Following Jam Salahuddin’s retreat, Darya Khan reinstated Jam Feroz on 12 October 1512.

==Second Reign==
===Invasion===

In November 1521, Jam Salahuddin launched a second invasion of Samanagar with 10,000 horsemen, supported by Muzaffar Shah II of Gujarat and Khengarji I of Cutch. Khengarji simultaneously occupied the frontier posts of Rahimki Bazar and Virawah in southern Sindh, aiming to prevent Jam Rawal from aiding Jam Feroz, as Feroz had earlier supported Rawal against him. Khengarji also contributed Cutch troops to the campaign.

Faced with Salahuddin’s advancing army, Feroz and his chamberlain Kasim Kabaka Arghun withdrew from Samanagar and fled to Sehwan. Salahuddin’s forces subsequently engaged the troops of Daulatshah and the Nargahi Mongol tribes, who had been recruited by Feroz for defence.
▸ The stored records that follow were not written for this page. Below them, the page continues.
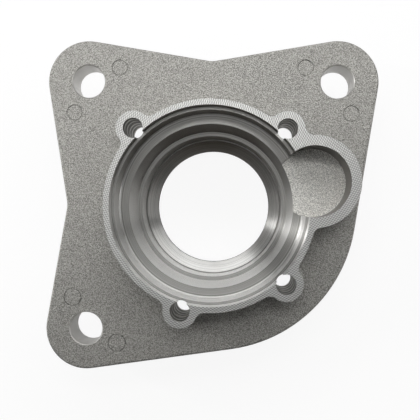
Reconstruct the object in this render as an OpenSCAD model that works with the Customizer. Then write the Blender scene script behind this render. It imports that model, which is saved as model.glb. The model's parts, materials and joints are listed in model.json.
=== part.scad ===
// Starter motor end housing: one die-cast aluminium piece.
// +Z points up to the machined ring face. The origin is on the bore axis, at the
// height of the mounting face under the flange.

/* [Flange] */
// Thickness of the flange plate
flange_t = 12; // [9:0.5:16]
// Diameter of the circle through the three bolt holes
bolt_circle_d = 120; // [116:0.5:130]
// Diameter of the bolt holes
bolt_hole_d = 11; // [8.4:0.1:13]
// Width of the chamfer at the mouth of a bolt hole
bolt_hole_chamfer = 0.4; // [0.2:0.1:1]
// Radius of the flange round each bolt hole
corner_r = 14; // [11:0.5:16]
// Distance of the two notches from the bore axis
notch_reach = 49.5; // [46:0.1:54]
// Radius at the bottom of the two notches
notch_r = 8; // [1:0.5:16]
// Radius of the round side of the flange, about the bore axis
lobe_r = 49.4; // [46:0.1:54]

/* [Ring] */
// Height of the ring above the flange
ring_h = 12; // [9:0.5:18]
// Outer diameter of the ring
ring_d = 69.4; // [68:0.1:74]

/* [Lugs] */
// Diameter of the circle through the four screw holes
lug_circle_d = 71; // [70:0.2:76]
// Directions of the four screw lugs, anticlockwise from +X
lug_angles = [45, 135, 255, 315];
// Radius of a screw lug
lug_r = 5.6; // [5:0.1:8]
// Diameter of the screw holes
screw_hole_d = 6.2; // [4.5:0.1:6.4]
// Diameter of the wider entry of a screw hole
screw_entry_d = 6.6; // [6.5:0.1:7.2]
// Depth of the wider entry of a screw hole
screw_entry_depth = 10; // [4:0.5:18]
// Width of the chamfer at the mouth of a screw hole
screw_hole_chamfer = 0.1; // [0.1:0.1:0.8]
// Radius of the hollow corners between the lugs and the ring
lug_fillet_r = 3; // [1:0.5:5]

/* [Side pocket] */
// Distance of the pocket's centre from the bore axis
pocket_offset = 35; // [33:0.5:38]
// Direction of the pocket, anticlockwise from +X
pocket_angle = 13.5; // [5:0.5:20]
// Diameter of the pocket
pocket_d = 23.3; // [18:0.1:25]
// Thickness of the wall round the pocket
pocket_wall = 3.3; // [2:0.1:5]
// Depth of the pocket below the ring face
pocket_depth = 12.3; // [6:0.1:16]
// Radius of the hollow corners between the pocket boss and the ring
boss_fillet_r = 3; // [1:0.5:5]

/* [Stepped bore] */
// Diameter of the shallow recess at the ring face
recess_d = 65.2; // [64:0.2:66]
// Depth of the shallow recess
recess_depth = 3; // [1:0.5:5]
// Diameter of the register under the recess
register_d = 63; // [60:0.1:63.8]
// Depth of the register's shoulder below the ring face
register_depth = 12; // [8:0.5:16]
// Width of the register's shoulder
shoulder_w = 3.5; // [2:0.1:4.5]
// Width of the chamfer at the inner edge of the shoulder
shoulder_chamfer = 0.8; // [0.2:0.1:1]
// Height of the tapered wall under the shoulder
taper_h = 10.5; // [6:0.5:13]
// How far the tapered wall runs in towards the axis
taper_in = 1.4; // [0.5:0.1:1.4]
// Diameter of the seat
seat_d = 50; // [48:0.1:51]
// Height of the seat
seat_h = 10; // [6:0.5:11]
// Width of the flat step at the bottom of the seat
seat_step = 0.5; // [0.3:0.1:1]
// Diameter of the through hole
through_d = 41.4; // [36:0.1:44]
// Drop of the conical face between the seat and the through hole
cone_drop = 3; // [1:0.5:4]

/* [Pilot] */
// Diameter of the pilot under the flange
pilot_d = 62; // [60:0.5:66]
// Length of the through hole below the conical face
through_h = 1.8; // [1:0.1:6]
// Width of the chamfer round the end of the pilot
pilot_chamfer = 1; // [0.5:0.1:1.4]

/* [Ejector marks] */
// Diameter of the round marks that the ejector pins left
mark_d = 5.6; // [4:0.1:7]
// Depth of the sunk marks
mark_depth = 0.3; // [0.2:0.05:0.6]
// Height of the raised marks
mark_rise = 0.2; // [0.1:0.05:0.5]
// Distance of a mark from its bolt hole, across the flange
mark_across = 10.7; // [10:0.1:12]
// Distance of a mark from its bolt hole, outwards
mark_out = 4.8; // [3:0.1:6]

/* [Hidden] */
$fn = 96;
// Overrun of the cutters, and overlap of what is joined
eps = 0.5;
// How far rounded corners dip into what they run out on, so that the edges cross
bite = 0.002;

// Heights above the mounting face
flange_top = flange_t;
face_z = flange_t + ring_h;
recess_z = face_z - recess_depth;
register_z = face_z - register_depth;
taper_z = register_z - taper_h;
seat_z = taper_z - seat_h;
cone_z = seat_z - cone_drop;
pilot_z = cone_z - through_h;
pocket_z = face_z - pocket_depth;
screw_entry_z = face_z - screw_entry_depth;

// Radii of the stepped bore
recess_r = recess_d / 2;
register_r = register_d / 2;
shoulder_r = register_r - shoulder_w;
taper_r = shoulder_r - taper_in;
seat_r = seat_d / 2;
through_r = through_d / 2;

// Places in plan
hole_xy = bolt_circle_d / 2 * cos(45);
bolt_holes = [[-hole_xy, hole_xy], [hole_xy, hole_xy], [-hole_xy, -hole_xy]];
axis = [0, 0];
notches = [[0, notch_reach], [-notch_reach, 0]];
pocket_centre = pocket_offset * unit(pocket_angle);
boss_r = pocket_d / 2 + pocket_wall;
ring_r = ring_d / 2;
sunk_marks = [bolt_holes[0] + [mark_across, mark_out], bolt_holes[0] + [-mark_out, -mark_across],
              bolt_holes[1] + [mark_out, -mark_across], bolt_holes[1] + [-mark_across, mark_out]];
raised_marks = [bolt_holes[2] + [-mark_out, mark_across], bolt_holes[2] + [mark_across, -mark_out]];

// Direction from point a to point b, in degrees
function direction(a, b) = atan2(b[1] - a[1], b[0] - a[0]);

// Unit vector in a direction
function unit(angle) = [cos(angle), sin(angle)];

// Point where the line from p runs out on the circle at c: side is 1 left of the way
// from c to p, and -1 right of it
function touch(p, c, r, side) =
    c + (r - bite) * unit(direction(c, p) + side * acos((r - bite) / norm(p - c)));

// Direction, from both centres, to the outer line along two circles
function outer_line(c1, r1, c2, r2, side) =
    direction(c1, c2) + side * acos((r1 - r2) / norm(c2 - c1));

// Centre of the circle of radius r that lies against two circles from outside
function hollow_centre(c1, r1, c2, r2, r, side) =
    let (a = r1 + r - bite, b = r2 + r - bite, d = norm(c2 - c1))
    c1 + a * unit(direction(c1, c2) + side * acos((a * a + d * d - b * b) / (2 * a * d)));

// Fills the corner between two circles with a hollow of radius r
module hollow_corner(c1, r1, c2, r2, r, side) {
    f = hollow_centre(c1, r1, c2, r2, r, side);
    difference() {
        polygon(side > 0 ? [c1, c2, f] : [c2, c1, f]);
        translate(f) circle(r = r);
    }
}

// Fills the inner corner at p with a hollow of radius r. The lines run to a on the
// right and to b on the left, looking out of the corner
module line_corner(p, a, b, r) {
    to_a = unit(direction(p, a));
    to_b = unit(direction(p, b));
    out = unit(direction([0, 0], to_a + to_b));
    half = acos(out * to_a);
    f = p + (r - bite) / sin(half) * out;
    run = (r - bite) / tan(half);
    foot_a = p + run * to_a;
    foot_b = p + run * to_b;
    difference() {
        polygon([p - r * out, f + 2 * (foot_a - f), f, f + 2 * (foot_b - f)]);
        translate(f) circle(r = r);
    }
}

// Outline of the flange plate
module flange_outline() {
    ul = bolt_holes[0];
    ur = bolt_holes[1];
    ll = bolt_holes[2];
    right = unit(outer_line(ur, corner_r, axis, lobe_r, 1));
    bottom = unit(outer_line(axis, lobe_r, ll, corner_r, 1));
    top_left = touch(notches[0], ul, corner_r, 1);
    top_right = touch(notches[0], ur, corner_r, -1);
    left_low = touch(notches[1], ll, corner_r, 1);
    left_high = touch(notches[1], ul, corner_r, -1);
    polygon([left_high, notches[1], left_low,
             ll + (corner_r - bite) * bottom, (lobe_r - bite) * bottom,
             (lobe_r - bite) * right, ur + (corner_r - bite) * right,
             top_right, notches[0], top_left]);
    for (c = bolt_holes) translate(c) circle(r = corner_r);
    intersection() {
        circle(r = lobe_r);
        translate([0, -2 * lobe_r]) square(2 * lobe_r);
    }
    line_corner(notches[0], top_right, top_left, notch_r);
    line_corner(notches[1], left_high, left_low, notch_r);
}

// Outline of the raised ring with its screw lugs and pocket boss
module ring_outline() {
    lugs = [for (a = lug_angles) lug_circle_d / 2 * unit(a)];
    circle(r = ring_r);
    translate(pocket_centre) circle(r = boss_r);
    for (side = [-1, 1]) hollow_corner(axis, ring_r, pocket_centre, boss_r, boss_fillet_r, side);
    for (c = lugs) {
        translate(c) circle(r = lug_r);
        for (side = [-1, 1]) hollow_corner(axis, ring_r, c, lug_r, lug_fillet_r, side);
    }
    hollow_corner(pocket_centre, boss_r, lugs[0], lug_r, lug_fillet_r, -1);
}

// Turned stepped bore, cut from the ring face down through the pilot
module stepped_bore() {
    rotate_extrude($fn = 180)
        polygon([[0, face_z + eps], [recess_r, face_z + eps],
                 [recess_r, recess_z], [register_r, recess_z],
                 [register_r, register_z], [shoulder_r + shoulder_chamfer, register_z],
                 [shoulder_r, register_z - shoulder_chamfer], [taper_r, taper_z],
                 [seat_r, taper_z], [seat_r, seat_z],
                 [seat_r - seat_step, seat_z], [through_r, cone_z],
                 [through_r, pilot_z - eps], [0, pilot_z - eps]]);
}

// Cutter for a hole with a chamfer at its mouth, from z0 up to z1
module hole(r, z0, z1, chamfer) {
    translate([0, 0, z0 - eps]) cylinder(r = r, h = z1 - z0 + 2 * eps);
    translate([0, 0, z1 - chamfer])
        cylinder(r1 = r, r2 = r + chamfer + eps, h = chamfer + eps);
}

// Machined pilot that centres the housing in its mating bore
module pilot() {
    rotate_extrude($fn = 180)
        polygon([[0, pilot_z], [pilot_d / 2 - pilot_chamfer, pilot_z],
                 [pilot_d / 2, pilot_z + pilot_chamfer], [pilot_d / 2, eps], [0, eps]]);
}

module end_housing() {
    color([0.66, 0.66, 0.64])
    difference() {
        union() {
            linear_extrude(height = flange_t) flange_outline();
            translate([0, 0, flange_t - eps])
                linear_extrude(height = ring_h + eps) ring_outline();
            pilot();
            for (m = raised_marks)
                translate([m[0], m[1], flange_top - eps])
                    cylinder(d = mark_d, h = mark_rise + eps);
        }
        stepped_bore();
        translate([pocket_centre[0], pocket_centre[1], pocket_z])
            cylinder(d = pocket_d, h = pocket_depth + eps);
        for (c = bolt_holes)
            translate([c[0], c[1], 0]) hole(bolt_hole_d / 2, 0, flange_top, bolt_hole_chamfer);
        for (a = lug_angles)
            rotate([0, 0, a]) translate([lug_circle_d / 2, 0, 0]) {
                hole(screw_hole_d / 2, 0, face_z, screw_hole_chamfer);
                hole(screw_entry_d / 2, screw_entry_z + eps, face_z, screw_hole_chamfer);
            }
        for (m = sunk_marks)
            translate([m[0], m[1], flange_top - mark_depth])
                cylinder(d = mark_d, h = mark_depth + eps);
    }
}

end_housing();
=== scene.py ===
# %% [markdown]
# # Starter motor end housing
# This is one die-cast aluminium piece: a three-cornered flange, a raised ring with four
# screw lugs and a side pocket, a stepped bore turned through the middle, and a pilot
# underneath. The casting keeps a blasted, grainy skin, and what a machine has cut since
# is smoother and shines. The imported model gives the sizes, and this script gives the part
# its real edges and finishes.

import json
import math

import bmesh
import bpy
from mathutils import Matrix, Vector


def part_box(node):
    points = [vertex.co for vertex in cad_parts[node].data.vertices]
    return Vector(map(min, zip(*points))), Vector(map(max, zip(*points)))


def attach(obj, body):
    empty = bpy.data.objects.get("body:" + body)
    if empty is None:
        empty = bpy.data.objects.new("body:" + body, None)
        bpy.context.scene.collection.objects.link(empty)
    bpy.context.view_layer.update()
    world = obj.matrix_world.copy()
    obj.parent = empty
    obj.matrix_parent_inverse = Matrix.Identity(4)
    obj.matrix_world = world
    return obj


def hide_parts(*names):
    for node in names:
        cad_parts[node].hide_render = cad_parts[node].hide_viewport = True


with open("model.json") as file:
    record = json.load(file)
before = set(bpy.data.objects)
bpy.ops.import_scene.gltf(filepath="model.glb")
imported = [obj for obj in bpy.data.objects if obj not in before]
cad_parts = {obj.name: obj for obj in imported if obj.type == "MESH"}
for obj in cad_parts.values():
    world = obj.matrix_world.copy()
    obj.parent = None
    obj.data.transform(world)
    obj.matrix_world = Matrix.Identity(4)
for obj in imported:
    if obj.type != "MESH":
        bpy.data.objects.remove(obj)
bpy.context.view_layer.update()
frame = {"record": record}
box_low, box_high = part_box("end_housing")
mm = 0.001
print("CAD box in mm:", [round(value / mm, 2) for value in (*box_low, *box_high)])

# %% [markdown]
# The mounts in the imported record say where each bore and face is. Reading the sizes from
# them keeps this part true to the model when a size changes there. Only what no mount
# holds, such as the roundings of a cast edge, gets a value of its own.

# %% Read the sizes
mounts = {mount["name"]: mount for mount in frame["record"]["mounts"]}


def place(name):
    """Centre of a mount, in metres."""
    return Vector(mounts[name]["pos_m"])


def radius(name):
    """Radius of a mount, in metres."""
    return mounts[name]["dims"]["r_mm"] * mm


def length(name):
    """Length of a mount along its axis, in metres."""
    return mounts[name]["dims"]["length_mm"] * mm


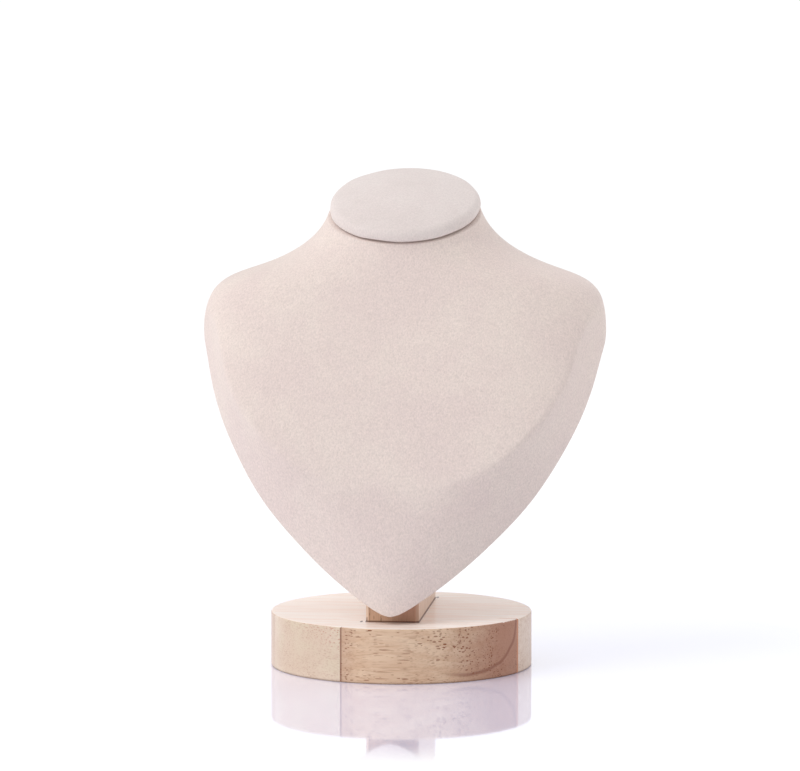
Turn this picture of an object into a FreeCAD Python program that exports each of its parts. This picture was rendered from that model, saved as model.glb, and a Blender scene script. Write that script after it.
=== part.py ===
import FreeCAD, Part
import math
import os

V = FreeCAD.Vector

# Base: a round cut from a laminated board
base_diameter = 90.0
base_thickness = 18.8
base_edge_ease = 0.5
strip_front_seam_y = -16.6
strip_rear_seam_y = 27.0
end_joint_x = -16.5
finger_length = 7.0
finger_pitch = 4.6

# Post: a plank on edge
post_width = 18.0
post_depth = 60.0
post_top_z = 122.0
post_edge_chamfer = 1.0
post_corner_radius = 8.0

# Bust
total_height = 170.0
shoulder_width = 140.0
lean_angle = 27.0
tip_y = -37.0
tip_z = 23.5
fabric_thickness = 0.8
shell_wall = 2.2
turned_edge_width = 7.0
opening_radius = 36.0
opening_station = 62.0
board_thickness = 3.0
board_inset = 1.5
crease_radius = 3.0
least_depth = 1.5
band_reach_back = 8.0
band_reach_front = 42.0

# Neck and cap
cap_radius = 26.0
cap_tilt = 23.0
neck_inset = 1.2
cap_board_thickness = 1.6
cap_crown = 4.0
cap_edge_height = 1.0
cap_edge_radius = 1.8
cap_fold_width = 7.0
cap_fold_roll = 0.2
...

The battle ended in Salahuddin’s favor, enabling him to secure control over lower Sindh.

After this campaign, Salahuddin annexed several sarkars previously held by Jam Feroz, including the sarkars of Chachkan, Nasarpur, Chakar Hala, and Thatta.

===Battle of Chelhar===

After Jam Salahuddin’s conquests, Shah Beg Arghun sent forces under his son Shah Hassan Beg Arghun to aid Jam Feroz. Shah Hassan left Shal on 14 December and reached Sehwan on 4 January 1522 after 20 days of travel, where he met Jam Feroz. Advancing toward Samanagar, he avoided confrontation with Jam Sarang Khan and Rana Rinmal Sodha near Talti, Sindh.

Learning of the Arghun advance, Salahuddin left Samanagar, crossed the Indus, and prepared for battle at Chelhar. The first clash occurred between advance guards led by Jam Haibat Khan, Salahuddin’s son, and Arghun commanders. Haibat Khan was captured and executed, causing disorder in the Samma ranks. Salahuddin then charged the Mongol forces but was killed by Hamid Sarban. Following his death, Samma, Jareja, and Gujarati troops retreated to Gujarat, leaving the Arghuns victorious.